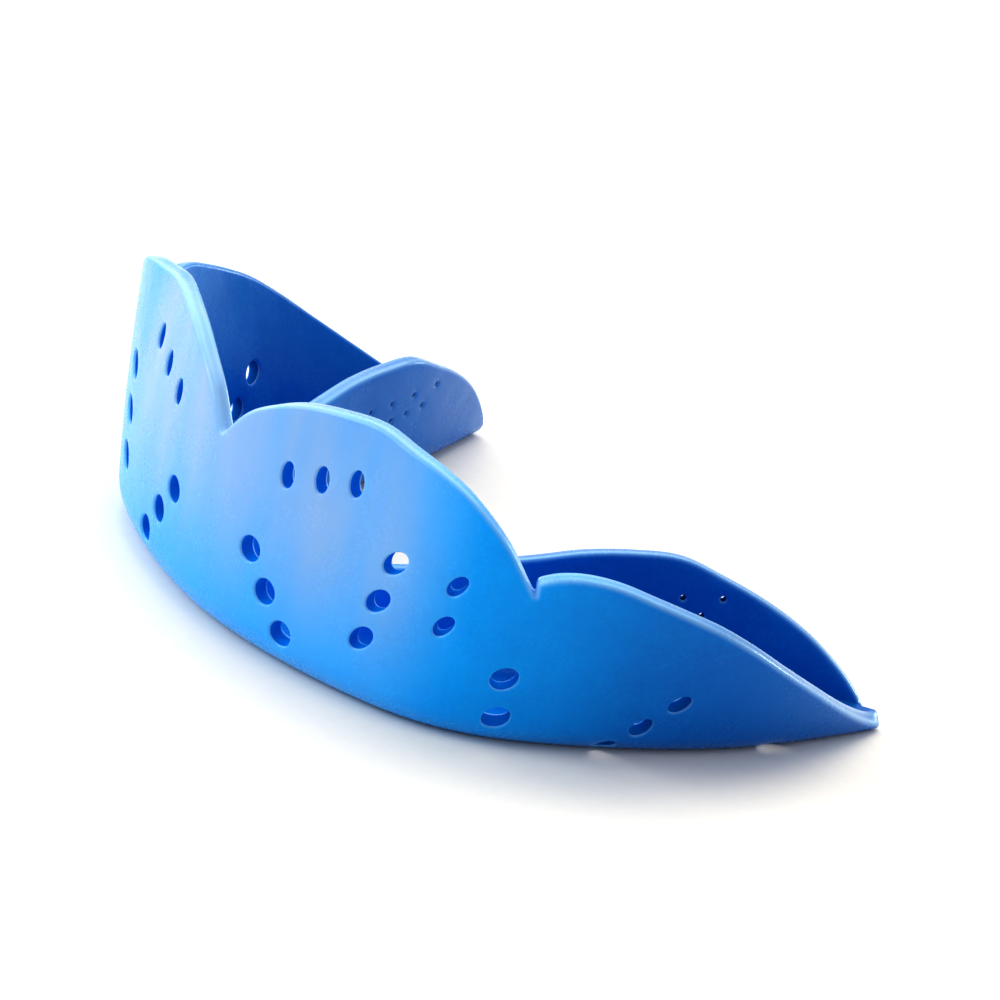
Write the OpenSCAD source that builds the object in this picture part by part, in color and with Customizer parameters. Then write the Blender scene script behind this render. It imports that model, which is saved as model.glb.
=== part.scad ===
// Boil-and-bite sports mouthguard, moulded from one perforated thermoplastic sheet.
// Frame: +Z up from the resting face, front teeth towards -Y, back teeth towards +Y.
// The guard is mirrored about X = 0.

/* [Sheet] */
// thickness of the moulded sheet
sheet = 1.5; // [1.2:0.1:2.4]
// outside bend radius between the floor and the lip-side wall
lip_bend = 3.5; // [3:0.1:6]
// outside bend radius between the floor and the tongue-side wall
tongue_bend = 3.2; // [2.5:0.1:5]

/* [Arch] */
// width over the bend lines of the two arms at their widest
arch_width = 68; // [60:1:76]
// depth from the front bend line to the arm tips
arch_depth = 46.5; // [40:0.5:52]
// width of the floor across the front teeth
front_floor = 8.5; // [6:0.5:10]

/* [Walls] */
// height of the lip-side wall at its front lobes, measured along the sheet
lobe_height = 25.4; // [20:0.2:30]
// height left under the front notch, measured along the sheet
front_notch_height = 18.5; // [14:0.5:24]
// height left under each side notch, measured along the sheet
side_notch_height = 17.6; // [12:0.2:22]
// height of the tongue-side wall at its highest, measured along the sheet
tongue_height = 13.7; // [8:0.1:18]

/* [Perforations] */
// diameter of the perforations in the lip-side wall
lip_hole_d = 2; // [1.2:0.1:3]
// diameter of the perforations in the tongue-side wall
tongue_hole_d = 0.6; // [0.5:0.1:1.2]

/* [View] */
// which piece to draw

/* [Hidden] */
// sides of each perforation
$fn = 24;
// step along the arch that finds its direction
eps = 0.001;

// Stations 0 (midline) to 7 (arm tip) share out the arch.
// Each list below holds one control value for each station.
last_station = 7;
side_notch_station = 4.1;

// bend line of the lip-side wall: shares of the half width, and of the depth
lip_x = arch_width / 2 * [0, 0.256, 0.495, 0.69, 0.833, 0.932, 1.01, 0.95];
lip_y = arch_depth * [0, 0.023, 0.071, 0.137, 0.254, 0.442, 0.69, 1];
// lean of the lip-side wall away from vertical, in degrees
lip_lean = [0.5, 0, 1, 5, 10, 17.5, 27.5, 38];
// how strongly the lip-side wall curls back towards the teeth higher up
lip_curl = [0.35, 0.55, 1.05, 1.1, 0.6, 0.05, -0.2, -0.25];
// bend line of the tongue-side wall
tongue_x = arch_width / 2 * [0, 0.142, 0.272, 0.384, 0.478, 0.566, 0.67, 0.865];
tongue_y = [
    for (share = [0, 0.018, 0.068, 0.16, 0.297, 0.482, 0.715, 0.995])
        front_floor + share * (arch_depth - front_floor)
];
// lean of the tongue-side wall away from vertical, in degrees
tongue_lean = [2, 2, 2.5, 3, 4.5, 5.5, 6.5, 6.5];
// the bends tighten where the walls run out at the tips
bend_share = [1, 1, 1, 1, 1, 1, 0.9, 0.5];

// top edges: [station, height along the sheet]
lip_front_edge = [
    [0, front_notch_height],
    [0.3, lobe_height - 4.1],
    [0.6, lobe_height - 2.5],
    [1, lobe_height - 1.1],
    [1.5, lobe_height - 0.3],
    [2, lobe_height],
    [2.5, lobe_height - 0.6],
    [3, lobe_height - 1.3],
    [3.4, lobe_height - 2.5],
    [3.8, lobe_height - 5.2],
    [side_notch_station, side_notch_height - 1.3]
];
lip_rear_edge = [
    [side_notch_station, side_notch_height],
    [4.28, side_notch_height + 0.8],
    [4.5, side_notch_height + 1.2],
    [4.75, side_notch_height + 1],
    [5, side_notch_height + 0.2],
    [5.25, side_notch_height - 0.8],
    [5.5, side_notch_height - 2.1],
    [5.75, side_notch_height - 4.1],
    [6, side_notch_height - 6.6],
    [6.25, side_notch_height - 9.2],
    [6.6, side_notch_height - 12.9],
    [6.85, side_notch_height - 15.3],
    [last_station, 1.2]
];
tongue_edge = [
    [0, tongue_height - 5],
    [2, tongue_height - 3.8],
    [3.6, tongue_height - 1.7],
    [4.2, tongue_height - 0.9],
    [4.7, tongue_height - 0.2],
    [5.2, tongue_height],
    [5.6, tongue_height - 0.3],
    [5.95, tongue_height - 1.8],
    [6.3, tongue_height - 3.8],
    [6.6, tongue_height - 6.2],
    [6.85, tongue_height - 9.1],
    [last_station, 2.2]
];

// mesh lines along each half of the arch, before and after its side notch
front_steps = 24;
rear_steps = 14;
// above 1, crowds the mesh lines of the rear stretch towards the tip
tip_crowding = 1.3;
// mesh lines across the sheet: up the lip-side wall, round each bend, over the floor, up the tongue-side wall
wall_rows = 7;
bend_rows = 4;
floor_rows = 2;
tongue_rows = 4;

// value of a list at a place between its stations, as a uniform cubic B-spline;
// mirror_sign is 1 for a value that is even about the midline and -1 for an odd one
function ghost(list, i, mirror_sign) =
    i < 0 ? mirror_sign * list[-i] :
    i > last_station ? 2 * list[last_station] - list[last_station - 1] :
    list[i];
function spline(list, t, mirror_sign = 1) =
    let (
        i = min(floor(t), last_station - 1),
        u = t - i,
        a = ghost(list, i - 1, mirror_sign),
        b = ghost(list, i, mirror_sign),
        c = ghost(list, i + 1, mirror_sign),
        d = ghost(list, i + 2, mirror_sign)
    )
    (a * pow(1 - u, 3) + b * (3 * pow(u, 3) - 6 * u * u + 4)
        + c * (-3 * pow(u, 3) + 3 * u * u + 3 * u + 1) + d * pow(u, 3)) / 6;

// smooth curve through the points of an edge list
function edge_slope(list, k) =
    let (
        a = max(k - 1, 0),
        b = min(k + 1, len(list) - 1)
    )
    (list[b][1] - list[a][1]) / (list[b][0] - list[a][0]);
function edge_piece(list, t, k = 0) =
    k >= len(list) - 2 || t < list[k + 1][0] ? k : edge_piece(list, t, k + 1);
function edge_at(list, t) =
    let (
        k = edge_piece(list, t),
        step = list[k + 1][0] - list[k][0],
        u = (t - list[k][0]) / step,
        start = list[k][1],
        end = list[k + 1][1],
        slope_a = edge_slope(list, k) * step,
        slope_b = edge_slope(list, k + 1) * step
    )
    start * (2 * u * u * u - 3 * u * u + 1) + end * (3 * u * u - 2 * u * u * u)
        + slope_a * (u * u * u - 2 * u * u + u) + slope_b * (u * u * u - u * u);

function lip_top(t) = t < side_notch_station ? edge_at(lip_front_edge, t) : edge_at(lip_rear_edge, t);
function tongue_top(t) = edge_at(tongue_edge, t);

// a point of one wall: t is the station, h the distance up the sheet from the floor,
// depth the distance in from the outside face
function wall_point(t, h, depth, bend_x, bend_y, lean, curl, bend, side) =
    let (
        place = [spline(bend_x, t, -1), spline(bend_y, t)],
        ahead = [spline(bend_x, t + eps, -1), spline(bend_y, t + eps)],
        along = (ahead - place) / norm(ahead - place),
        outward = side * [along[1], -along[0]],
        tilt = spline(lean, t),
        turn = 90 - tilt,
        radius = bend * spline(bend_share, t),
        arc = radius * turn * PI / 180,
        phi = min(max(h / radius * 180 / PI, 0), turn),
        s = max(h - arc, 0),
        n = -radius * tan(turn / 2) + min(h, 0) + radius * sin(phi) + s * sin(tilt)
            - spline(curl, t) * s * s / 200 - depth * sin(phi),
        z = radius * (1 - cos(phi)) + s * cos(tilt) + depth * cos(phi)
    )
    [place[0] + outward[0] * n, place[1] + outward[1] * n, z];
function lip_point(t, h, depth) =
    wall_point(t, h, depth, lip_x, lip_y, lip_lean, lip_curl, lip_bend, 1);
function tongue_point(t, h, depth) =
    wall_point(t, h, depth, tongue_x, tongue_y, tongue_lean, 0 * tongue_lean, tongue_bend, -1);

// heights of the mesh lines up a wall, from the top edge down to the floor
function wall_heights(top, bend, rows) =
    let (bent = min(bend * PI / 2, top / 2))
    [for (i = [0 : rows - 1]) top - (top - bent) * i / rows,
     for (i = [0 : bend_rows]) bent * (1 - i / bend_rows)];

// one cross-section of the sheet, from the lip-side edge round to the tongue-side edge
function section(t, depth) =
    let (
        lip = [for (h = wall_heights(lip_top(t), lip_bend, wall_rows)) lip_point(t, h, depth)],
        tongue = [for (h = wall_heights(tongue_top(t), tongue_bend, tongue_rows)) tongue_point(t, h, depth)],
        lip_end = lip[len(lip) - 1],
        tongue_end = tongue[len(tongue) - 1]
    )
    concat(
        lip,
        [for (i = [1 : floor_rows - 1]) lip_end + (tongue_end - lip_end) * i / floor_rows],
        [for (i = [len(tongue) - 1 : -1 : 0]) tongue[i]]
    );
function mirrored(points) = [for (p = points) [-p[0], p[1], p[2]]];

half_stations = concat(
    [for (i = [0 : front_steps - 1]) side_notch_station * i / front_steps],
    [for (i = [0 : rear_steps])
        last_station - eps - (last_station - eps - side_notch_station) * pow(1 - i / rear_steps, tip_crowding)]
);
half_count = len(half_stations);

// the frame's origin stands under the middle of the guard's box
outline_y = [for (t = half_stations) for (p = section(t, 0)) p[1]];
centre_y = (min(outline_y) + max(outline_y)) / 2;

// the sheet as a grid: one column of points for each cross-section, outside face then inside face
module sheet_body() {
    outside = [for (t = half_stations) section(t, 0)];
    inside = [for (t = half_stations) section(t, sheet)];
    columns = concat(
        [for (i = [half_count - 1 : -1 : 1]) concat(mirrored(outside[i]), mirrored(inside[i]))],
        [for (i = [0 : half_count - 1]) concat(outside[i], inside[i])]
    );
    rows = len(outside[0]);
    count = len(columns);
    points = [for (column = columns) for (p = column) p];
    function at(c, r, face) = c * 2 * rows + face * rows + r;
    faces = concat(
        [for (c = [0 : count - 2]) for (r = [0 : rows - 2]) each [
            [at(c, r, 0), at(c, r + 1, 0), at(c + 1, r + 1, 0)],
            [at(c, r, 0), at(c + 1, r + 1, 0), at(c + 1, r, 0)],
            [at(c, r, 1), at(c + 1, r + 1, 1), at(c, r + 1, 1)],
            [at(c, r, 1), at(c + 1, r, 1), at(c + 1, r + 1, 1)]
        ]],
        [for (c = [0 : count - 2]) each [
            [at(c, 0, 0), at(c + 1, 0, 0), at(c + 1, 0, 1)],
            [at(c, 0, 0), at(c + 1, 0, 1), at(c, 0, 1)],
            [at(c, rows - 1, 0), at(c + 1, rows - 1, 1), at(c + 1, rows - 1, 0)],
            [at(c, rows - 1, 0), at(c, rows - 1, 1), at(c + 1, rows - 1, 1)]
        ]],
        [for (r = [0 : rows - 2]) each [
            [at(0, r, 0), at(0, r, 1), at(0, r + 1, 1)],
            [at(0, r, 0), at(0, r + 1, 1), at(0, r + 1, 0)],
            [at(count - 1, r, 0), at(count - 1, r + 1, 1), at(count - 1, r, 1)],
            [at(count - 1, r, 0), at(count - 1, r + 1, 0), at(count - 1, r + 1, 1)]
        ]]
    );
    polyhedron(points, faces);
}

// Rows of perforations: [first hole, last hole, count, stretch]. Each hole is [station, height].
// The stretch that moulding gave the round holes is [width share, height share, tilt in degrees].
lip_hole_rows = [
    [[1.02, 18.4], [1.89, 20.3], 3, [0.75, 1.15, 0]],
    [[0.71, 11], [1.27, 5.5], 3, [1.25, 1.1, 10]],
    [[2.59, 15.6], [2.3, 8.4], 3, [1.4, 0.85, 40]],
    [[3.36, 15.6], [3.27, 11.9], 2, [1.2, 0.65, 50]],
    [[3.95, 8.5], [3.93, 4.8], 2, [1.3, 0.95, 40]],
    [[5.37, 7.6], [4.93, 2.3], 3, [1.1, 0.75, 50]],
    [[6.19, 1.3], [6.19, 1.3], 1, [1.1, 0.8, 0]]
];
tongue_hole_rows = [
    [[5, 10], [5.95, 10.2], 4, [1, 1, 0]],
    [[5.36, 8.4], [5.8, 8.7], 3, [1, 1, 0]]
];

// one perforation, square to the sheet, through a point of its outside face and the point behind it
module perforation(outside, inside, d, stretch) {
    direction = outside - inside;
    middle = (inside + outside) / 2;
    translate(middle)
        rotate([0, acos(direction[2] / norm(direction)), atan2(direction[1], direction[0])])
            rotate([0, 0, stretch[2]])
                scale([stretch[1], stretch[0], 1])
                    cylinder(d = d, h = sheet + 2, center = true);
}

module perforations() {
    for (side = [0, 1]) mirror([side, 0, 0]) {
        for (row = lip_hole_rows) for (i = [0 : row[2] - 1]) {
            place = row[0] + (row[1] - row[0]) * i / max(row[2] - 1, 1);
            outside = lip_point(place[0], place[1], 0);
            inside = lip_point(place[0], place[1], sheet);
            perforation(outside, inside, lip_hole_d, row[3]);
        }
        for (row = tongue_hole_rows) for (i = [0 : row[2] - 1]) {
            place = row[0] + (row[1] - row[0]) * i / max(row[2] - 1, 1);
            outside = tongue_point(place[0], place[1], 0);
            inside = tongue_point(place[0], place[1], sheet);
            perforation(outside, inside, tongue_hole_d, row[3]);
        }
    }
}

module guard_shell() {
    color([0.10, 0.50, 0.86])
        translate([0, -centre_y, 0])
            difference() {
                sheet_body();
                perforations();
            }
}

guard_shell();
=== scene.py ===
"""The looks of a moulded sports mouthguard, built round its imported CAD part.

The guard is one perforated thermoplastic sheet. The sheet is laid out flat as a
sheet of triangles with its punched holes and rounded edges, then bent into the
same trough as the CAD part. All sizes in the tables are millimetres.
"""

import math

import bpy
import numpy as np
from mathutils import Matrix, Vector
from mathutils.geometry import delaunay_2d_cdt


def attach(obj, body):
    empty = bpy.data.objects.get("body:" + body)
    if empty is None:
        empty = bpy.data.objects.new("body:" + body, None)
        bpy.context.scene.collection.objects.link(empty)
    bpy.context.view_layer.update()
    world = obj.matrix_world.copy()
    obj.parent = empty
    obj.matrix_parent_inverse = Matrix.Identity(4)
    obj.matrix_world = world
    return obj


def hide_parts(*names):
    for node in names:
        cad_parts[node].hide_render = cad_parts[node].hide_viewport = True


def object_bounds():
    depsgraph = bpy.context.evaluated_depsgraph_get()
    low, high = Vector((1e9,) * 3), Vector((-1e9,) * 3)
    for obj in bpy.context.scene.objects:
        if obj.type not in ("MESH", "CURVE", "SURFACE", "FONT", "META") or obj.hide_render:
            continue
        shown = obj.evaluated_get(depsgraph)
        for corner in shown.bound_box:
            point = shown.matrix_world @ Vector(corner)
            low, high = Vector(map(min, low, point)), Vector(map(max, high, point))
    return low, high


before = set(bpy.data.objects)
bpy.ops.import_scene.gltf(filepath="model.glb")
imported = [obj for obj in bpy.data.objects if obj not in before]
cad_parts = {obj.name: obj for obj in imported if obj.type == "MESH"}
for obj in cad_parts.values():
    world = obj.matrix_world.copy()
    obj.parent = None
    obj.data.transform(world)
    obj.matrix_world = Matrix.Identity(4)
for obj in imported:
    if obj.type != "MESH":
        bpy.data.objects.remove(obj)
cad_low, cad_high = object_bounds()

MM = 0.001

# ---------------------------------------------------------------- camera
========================
## What this task involves
From the top of the listing above, restate each line word for word up to and including the line with "tongue_bend = 3.2; // [2.5:0.1:5]"; add nothing else.

## Task output
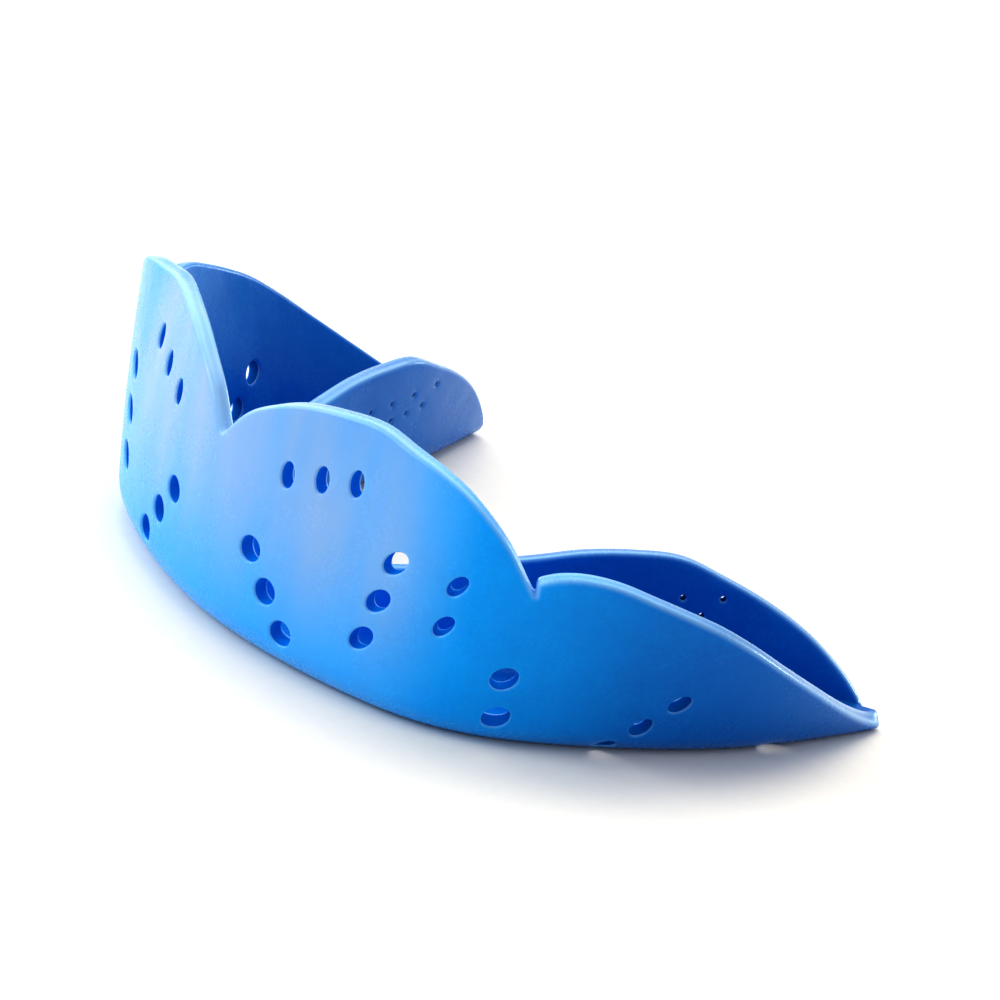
Write the OpenSCAD source that builds the object in this picture part by part, in color and with Customizer parameters. Then write the Blender scene script behind this render. It imports that model, which is saved as model.glb.
=== part.scad ===
// Boil-and-bite sports mouthguard, moulded from one perforated thermoplastic sheet.
// Frame: +Z up from the resting face, front teeth towards -Y, back teeth towards +Y.
// The guard is mirrored about X = 0.

/* [Sheet] */
// thickness of the moulded sheet
sheet = 1.5; // [1.2:0.1:2.4]
// outside bend radius between the floor and the lip-side wall
lip_bend = 3.5; // [3:0.1:6]
// outside bend radius between the floor and the tongue-side wall
tongue_bend = 3.2; // [2.5:0.1:5]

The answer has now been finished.